### Data extract ###

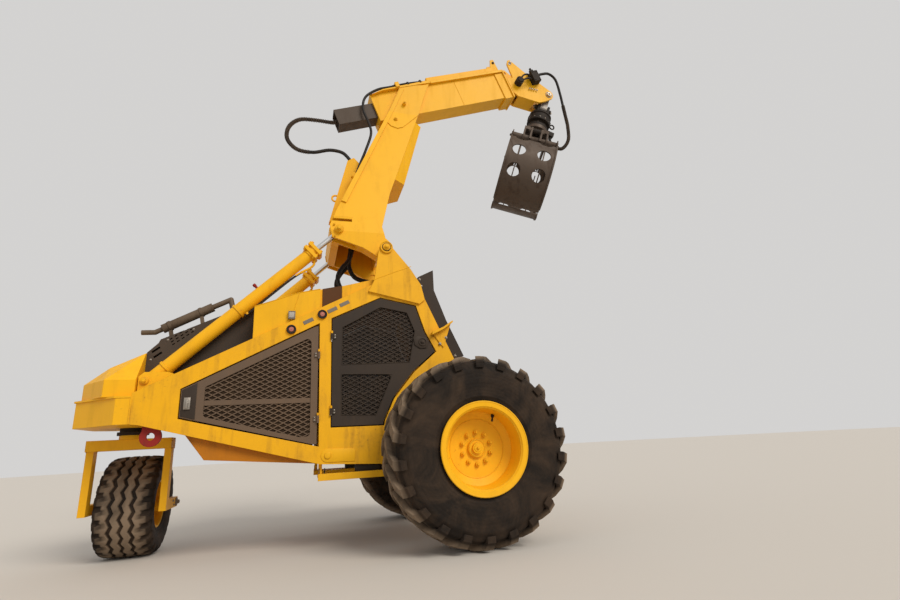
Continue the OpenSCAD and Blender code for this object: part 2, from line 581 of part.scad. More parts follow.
module yz(pts, x0, x1) translate([x0, 0, 0]) rotate([90, 0, 90])
  linear_extrude(height = x1 - x0) polygon(pts);
module bar_t(y, z, r, x0, x1) translate([x0, y, z]) rotate([0, 90, 0]) cylinder(r = r, h = x1 - x0);
module grapple_frame() color(steel) place() turned() difference() {
  union() {
    translate([0, 0, -650]) cylinder(r = 150, h = 49);
    box([-frame_x - frame_t2, -110, -700], [frame_x + frame_t2, 110, -650]);
    for (s = [-1, 1]) {
      yz([[-108, -699], [-300, -950], [-240, -1020], [240, -1020], [300, -950], [108, -699]],
        s * (frame_x + frame_t2 / 2) - frame_t2 / 2, s * (frame_x + frame_t2 / 2) + frame_t2 / 2);
      for (t = [-1, 1]) bar_t(t * jaw_p[0], jaw_p[1], 75, s * (frame_x + frame_t2 / 2) - frame_t2 / 2,
        s * (frame_x + frame_t2 / 2) + frame_t2 / 2);
    }
  }
  for (s = [-1, 1]) bar_t(s * jaw_p[0], jaw_p[1], tube_r + fit, -400, 400);
}
module ring_arc(r0, r1, a0, a1, x0, x1) translate([x0, 0, jaw_c]) rotate([0, 90, 0])
  rotate([0, 0, a0]) rotate_extrude(angle = a1 - a0) translate([r0, 0]) square([r1 - r0, x1 - x0]);
jaw_a = [210, 357];
tube_r = 50;
// holes: turn round the jaw in degrees; their sideways place is hole_x
jaw_holes = [228, 264, 298];
hole_x = 165;
module jaw(pin_rad) {
  difference() {
    ring_arc(jaw_r - 16, jaw_r, jaw_a[0], jaw_a[1], 8 - jaw_w / 2, jaw_w / 2 - 8);
    for (s = [-1, 1]) bar_t(-jaw_p[0], jaw_p[1], 82, s * (frame_x + frame_t2 / 2) - frame_t2 / 2 - 7,
      s * (frame_x + frame_t2 / 2) + frame_t2 / 2 + 7);
    for (a = jaw_holes, s = [-1, 1]) translate([s * hole_x, 0, jaw_c]) rotate([a, 0, 0]) rotate([180, 0, 0])
      cylinder(r = 88, h = jaw_r + 50);
  }
  bar_t(-jaw_p[0], jaw_p[1], tube_r, 8 - jaw_w / 2, jaw_w / 2 - 8);
  for (s = [-1, 1]) {
    ring_arc(jaw_r - 60, jaw_r + 12, jaw_a[0] + 4, jaw_a[1] - 8, s * (jaw_w / 2 - 10) - 10,
      s * (jaw_w / 2 - 10) + 10);
    bar_t(-jaw_p[0], jaw_p[1], 78, s * (jaw_w / 2 - 10) - 6, s * (jaw_w / 2 - 10) + 6);
    ring_arc(jaw_r - 58, jaw_r - 15, jaw_a[0] + 14, jaw_a[1] - 16, s * hole_x - 7, s * hole_x + 7);
    yz([[-jaw_p[0] - 50, jaw_p[1] - 60], [-jaw_p[0] + 40, jaw_p[1]],
      [-jaw_p[0] + jaw_lug[0] + 35, jaw_p[1] + jaw_lug[1] + 35],
      [-jaw_p[0] + jaw_lug[0] - 35, jaw_p[1] + jaw_lug[1] + 35],
      [-jaw_p[0] - 100, jaw_p[1] - 60]], s * 70 - 12, s * 70 + 12);
  }
  bar_t(lug_a[0], lug_a[1], pin_rad, -90, 90);
}
lug_a = [-jaw_p[0] + jaw_lug[0], jaw_p[1] + jaw_lug[1]];
gpin_r = 20;
module jaw_near() color(steel) place() turned() jaw(gpin_r);
// the far pin is thinner, because the rod's eye may drift a little from it
module jaw_far() color(steel) place() turned() mirror([0, 1, 0]) jaw(gpin_r - 3);
gc_r = 42;
grod_r = 25;
module along_t(d, l, r) translate([0, lug_a[0] + d, lug_a[1]]) rotate([-90, 0, 0]) cylinder(r = r, h = l);
module grapple_barrel() color(dark) place() turned() difference() {
  union() {
    bar_t(lug_a[0], lug_a[1], 36, -50, 50);
    along_t(25, 290, gc_r);
  }
  bar_t(lug_a[0], lug_a[1], gpin_r + fit, -60, 60);
  along_t(50, 290, grod_r + fit);
}
module grapple_rod() color(steel) place() turned() {
  along_t(290, -2 * lug_a[0] - 310, grod_r);
  difference() {
    bar_t(-lug_a[0], lug_a[1], 34, -50, 50);
    bar_t(-lug_a[0], lug_a[1], gpin_r + 2, -60, 60);
  }
}

// hoses: a tube through its route's points, with k rings from one point to the next; it leaves and
// arrives along ways, so that its ends lie flat on their seats
function spline(a, b, c, d, t) = 0.5 * ((2 * b) + (c - a) * t + (2 * a - 5 * b + 4 * c - d) * t * t
  + (3 * b - a - 3 * c + d) * t * t * t);
function smooth(p, k) = concat([for (i = [0 : len(p) - 2], j = [0 : k - 1])
  spline(p[max(i - 1, 0)], p[i], p[i + 1], p[min(i + 2, len(p) - 1)], j / k)], [p[len(p) - 1]]);
function unit(v) = v / norm(v);
module hose(p, r, k, ways) {
  q = smooth(p, k);
  n = len(q);
  m = 8;
  ring = [for (i = [0 : n - 1])
    let (t = i == 0 ? ways[0] : i == n - 1 ? ways[1] : unit(q[i + 1] - q[i - 1]),
      u = unit(cross([0, 1, 0], t)), v = cross(t, u)) for (j = [0 : m - 1])
      q[i] + r * cos(360 / m * j) * u + r * sin(360 / m * j) * v];
  polyhedron(ring, concat([[for (j = [m - 1 : -1 : 0]) j]], [[for (j = [0 : m - 1]) (n - 1) * m + j]],
    [for (i = [0 : n - 2], j = [0 : m - 1]) [i * m + j, i * m + (j + 1) % m, (i + 1) * m + j]],
    [for (i = [0 : n - 2], j = [0 : m - 1])
      [i * m + (j + 1) % m, (i + 1) * m + (j + 1) % m, (i + 1) * m + j]]));
}
// a point given in the boom's frame or in the hanging load end's frame
function on_boom(q) = [boom_o[0] + q[0] * cos(boom_rise) - q[2] * sin(boom_rise), q[1],
  boom_o[1] + q[0] * sin(boom_rise) + q[2] * cos(boom_rise)];
function on_hang(q) = on_boom([pin_s[0], 0, pin_s[1]]) + [q[0] * cos(hang_deg) + q[2] * sin(hang_deg),
  q[1], q[2] * cos(hang_deg) - q[0] * sin(hang_deg)];
boom_way = [cos(boom_rise), 0, sin(boom_rise)];
hang_way = [sin(hang_deg), 0, cos(hang_deg)];
// a seat is a block's edge seen from the side: the hose ends at its middle, square to it, and
// short of it by touch where the block is on another moving piece
touch = 0.1;
tail_seat = [[-1012, 4240], [-936, 4290]];
knee_seat = [[-956, 4015], [-880, 3987]];
loop_seat = [[-1064, 2507], [-1016, 2543]];
function seat_way(s) = unit([s[1][1] - s[0][1], 0, s[0][0] - s[1][0]]);
function seat_at(s, y, off = 0) = [(s[0][0] + s[1][0]) / 2, y, (s[0][1] + s[1][1]) / 2]
  - off * seat_way(s);
// routes between the ends: x, y, z, written with the drive axle at zero
tail_route = concat([on_boom([-1000 - touch, 0, 170])], [[-1200, 0, 4788], [-1400, 0, 4791], [-1590, 0, 4770],
  [-1710, 0, 4650], [-1725, 0, 4480], [-1610, 0, 4350], [-1420, 0, 4332], [-1230, 0, 4388],
  [-1085, 0, 4378], [-1010, 0, 4320]], [seat_at(tail_seat, 0)]);
knee_route = concat([on_boom([-160, -140, 442])], [[-500, -140, 5333], [-650, -140, 5268],
  [-800, -140, 5130], [-832, -140, 4950], [-765, -140, 4760], [-735, -142, 4600], [-800, -146, 4360],
  [-875, -150, 4140]], [seat_at(knee_seat, -150)]);
head_route = concat([on_boom([2005, -165, 230])], [[1780, -162, 5975], [1900, -152, 6008],
  [2010, -135, 5935], [2070, -110, 5720], [2105, -95, 5480], [2150, -70, 5230], [2145, -45, 4990],
  [2030, -20, 4842], [1895, -8, 4885], [1865, 0, 4978]], [on_hang([228, 0, -598 - touch])]);
foot_loop = concat([[-950, -110, 3250], [-952, -110, 3120], [-990, -110, 2930], [-1075, -110, 2812],
  [-1120, -110, 2710], [-1100, -110, 2600]], [seat_at(loop_seat, -110, touch)]);
foot_mid = [[-950, 0, 3250], [-975, 0, 3050], [-985, 0, 2880], [-930, 0, 2755], [-820, 0, 2705],
  [-690 - touch, 0, 2690]];
down = [0, 0, -1];
module hose_tail() color(tyre_c) place() hose(tail_route, 22, 2, [-boom_way, seat_way(tail_seat)]);
module hose_knee() color(tyre_c) place() hose(knee_route, 16, 2, [-boom_way, seat_way(knee_seat)]);
module hose_head() color(tyre_c) place() hose(head_route, 20, 2, [boom_way, hang_way]);
module hose_foot() color(tyre_c) place() {
  both() hose(foot_loop, 16, 1, [down, seat_way(loop_seat)]);
  hose(foot_mid, 16, 1, [down, [1, 0, 0]]);
}

side_frames();
tower_ears();
cross_members();
cylinder_brackets();
belly_plate();
tail_box();
tail_hood();
engine_hood();
engine_block();
muffler();
tank_housing();
side_lamps();
cab_roof();
cab_floor();
cab_furniture();
seat_cushion();
front_guard();
final_drives();
swivel_bearing();
tow_ring();
side_steps();
rim_left();
tyre_left();
rim_right();
tyre_right();
caster_yoke();
caster_rim();
caster_tyre();
engine_door_left();
engine_door_right();
cab_door_left();
cab_door_right();
boom_riser();
outer_boom();
inner_boom();
boom_head();
head_valves();
lift_barrel_left();
lift_barrel_right();
lift_rod_left();
lift_rod_right();
crane_link();
rotator();
grapple_frame();
jaw_near();
jaw_far();
grapple_barrel();
grapple_rod();
hose_tail();
hose_knee();
hose_head();
hose_foot();
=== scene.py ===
"""Looks of a three-wheeled log loader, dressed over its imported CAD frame.

Metres. The row's frame has +X towards the grapple, +Y to the machine's left and +Z up.
"""
import json
import logging
import math
from dataclasses import dataclass
from enum import Enum

import bmesh
import bpy
from mathutils import Matrix, Vector


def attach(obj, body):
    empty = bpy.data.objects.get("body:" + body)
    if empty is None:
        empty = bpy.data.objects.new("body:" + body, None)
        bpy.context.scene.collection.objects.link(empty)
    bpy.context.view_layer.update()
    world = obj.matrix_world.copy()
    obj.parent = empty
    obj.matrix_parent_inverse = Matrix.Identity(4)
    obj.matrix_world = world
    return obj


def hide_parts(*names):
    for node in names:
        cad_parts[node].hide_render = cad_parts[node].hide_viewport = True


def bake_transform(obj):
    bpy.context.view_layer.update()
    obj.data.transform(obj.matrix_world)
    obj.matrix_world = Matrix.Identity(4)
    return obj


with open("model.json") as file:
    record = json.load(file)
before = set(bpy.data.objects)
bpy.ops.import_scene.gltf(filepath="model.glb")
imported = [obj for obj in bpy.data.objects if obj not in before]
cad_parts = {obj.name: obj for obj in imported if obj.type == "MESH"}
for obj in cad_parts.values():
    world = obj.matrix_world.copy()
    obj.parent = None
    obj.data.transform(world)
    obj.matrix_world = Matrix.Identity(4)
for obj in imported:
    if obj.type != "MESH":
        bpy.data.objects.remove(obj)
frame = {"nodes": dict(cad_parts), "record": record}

LOG = logging.getLogger("log_loader")
Point = tuple[float, float, float]
Colour = tuple[float, float, float]
Outline = tuple[tuple[float, float], ...]  # corners in x and z, with the drive axle at x = 0
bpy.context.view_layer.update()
AXLE_X = 0.715  # the drive axle's place along the row's x axis
SIDES = (-1, 1)  # near (right) side, far (left) side
SIDE_NAMES = {-1: "right", 1: "left"}


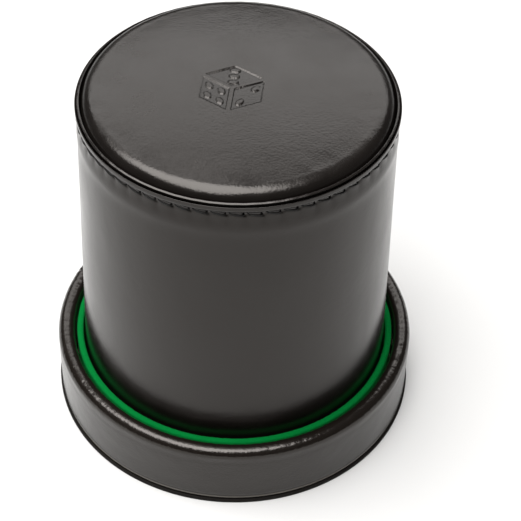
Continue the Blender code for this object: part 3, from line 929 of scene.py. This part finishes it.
def makeStudio():
    bm = bmesh.new()
    bmesh.ops.create_grid(bm, x_segments=1, y_segments=1, size=studio["floorSize"] / 2)
    mesh = bpy.data.meshes.new("studioFloor")
    bm.to_mesh(mesh)
    bm.free()
    # Matt white painted board: no gloss, so that it takes only soft shadows.
    material, tree, shader = newMaterial("painted_floor", {
        "Roughness": studio["floorRough"], "Specular IOR Level": studio["floorShine"],
        "Emission Color": hexColour("#ffffff"), "Emission Strength": studio["floorGlow"]})
    place = addNode(tree, "ShaderNodeTexCoord").outputs["Object"]
    cloud = addNode(tree, "ShaderNodeTexNoise", {"Scale": 3.0, "Detail": 2.0}, {"Vector": place})
    tint = addNode(tree, "ShaderNodeMix", {"data_type": "RGBA", 6: hexColour(studio["floor"]),
                                           7: hexColour(studio["floorLight"])}, {0: cloud.outputs["Fac"]})
    tree.links.new(tint.outputs[2], shader.inputs["Base Color"])
    mesh.materials.append(material)
    floorPiece = bpy.data.objects.new("studioFloor", mesh)
    bpy.context.scene.collection.objects.link(floorPiece)
    world = bpy.data.worlds.new("studioWorld")
    bpy.context.scene.world = world
    world.use_nodes = True
    background = world.node_tree.nodes["Background"]
    background.inputs["Color"].default_value = hexColour(studio["world"])
    background.inputs["Strength"].default_value = studio["worldStrength"]
    for name, values in lamps.items():
        light = bpy.data.lights.new(name, "AREA")
        light.shape = "RECTANGLE"
        light.size, light.size_y = values["size"]
        light.energy = values["power"]
        lamp = bpy.data.objects.new(name, light)
        bpy.context.scene.collection.objects.link(lamp)
        lamp.location = values["place"]
        aim = Vector(studio["aim"]) - lamp.location
        lamp.rotation_mode = "QUATERNION"
        lamp.rotation_quaternion = aim.to_track_quat("-Z", "Y")


view = {"lens": 110.56, "place": (0.0, -327.005, 365.14), "target": (7.07, -0.57, 45.0), "roll": 1.854}


def makeCamera():
    data = bpy.data.cameras.new("mainView")
    data.lens, data.sensor_width = view["lens"], 36.0
    data.clip_start, data.clip_end = 0.01, 20.0
    camera = bpy.data.objects.new("mainView", data)
    bpy.context.scene.collection.objects.link(camera)
    camera.location = Vector(view["place"]) * mm
    aim = (Vector(view["target"]) - Vector(view["place"])).to_track_quat("-Z", "Y")
    camera.rotation_mode = "QUATERNION"
    camera.rotation_quaternion = aim @ Quaternion((0, 0, 1), radians(view["roll"]))
    bpy.context.scene.camera = camera


makeStudio()
makeCamera()
bpy.context.scene.view_settings.view_transform = "Standard"
print("studio made")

###

◆ Task prompt
Lines that include the word "code" — how many are there in the data? Answer with the number alone.

◆ Solution to the problem
2